In 2023, Americanas entered judicial reorganization after the discovery of significant accounting inconsistencies. The restructuring process involved management changes, debt renegotiation, and operational adjustments to restore market confidence.

In the third quarter of 2024, the company presented the following results:

- Net income: R$ 10.3 billion, influenced by discounts in debt renegotiation.
- Operating profit: Approximately R$ 279 million.
- Net revenue: R$ 3.2 billion, a growth of 0.6% compared to 3Q23.
- Debt reduction: From R$ 45.2 billion to R$ 1.7 billion.
- Equity: From negative R$ 30.4 billion to positive R$ 5.7 billion.

== Operations ==

Americanas operates in several segments:

=== Physical Stores ===

- Americanas: Traditional model with an average sales area of 1,500 m² and a catalog of 60,000 items.
- Americanas Express: Compact stores with an average of 400 m² and a catalog of 15,000 items, tailored to the local consumer profile.
- Americanas Local: Convenience stores launched in 2016, focused on food convenience.

=== Electronic Commerce ===

- Americanas.com: E-commerce platform launched in 1999.
- Submarino: Focused on technology and entertainment.
- Shoptime: Specialized in home and décor.
- Americanas Empresas: B2B platform launched in 2019.
- Supermercado Now: Supermarket item sales website, acquired in 2016.
- Americanas Delivery: Fast delivery services.

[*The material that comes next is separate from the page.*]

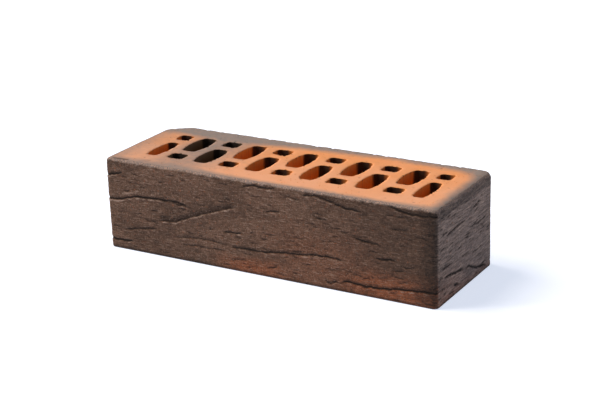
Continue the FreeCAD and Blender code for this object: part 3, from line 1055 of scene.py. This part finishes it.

=== Digital Products and Services ===

- Ame Digital: Fintech offering financial and payment services.
- Skoob: Social network for readers.

=== Acquisitions ===
- Imaginarium and Puket: In April 2021, Americanas acquired 70% of the Uni.co Group, owner of the Imaginarium and Puket brands, aiming to expand its presence in the gift and fashion franchise segment.

=== Deliveries ===

- Americanas Entrega: Logistics and delivery service, formerly known as Direct Express.

== Management ==

Since October 2024, Leonardo Coelho has served as CEO of Americanas, leading the company’s recovery and expansion process.

== Awards ==

- In 2022, Americanas was recognized in several categories at the iBest Awards, including Marketplace, Shopping Experience, E-commerce Innovation, and Supermarkets.
- In 2023, it won first place in the Convenience Retail Ranking at the Experience Awards.
- In 2025, CEO Leonardo Coelho received the Outstanding of the Year award at the On Retail Award, in recognition of his leadership in Americanas’ recovery process.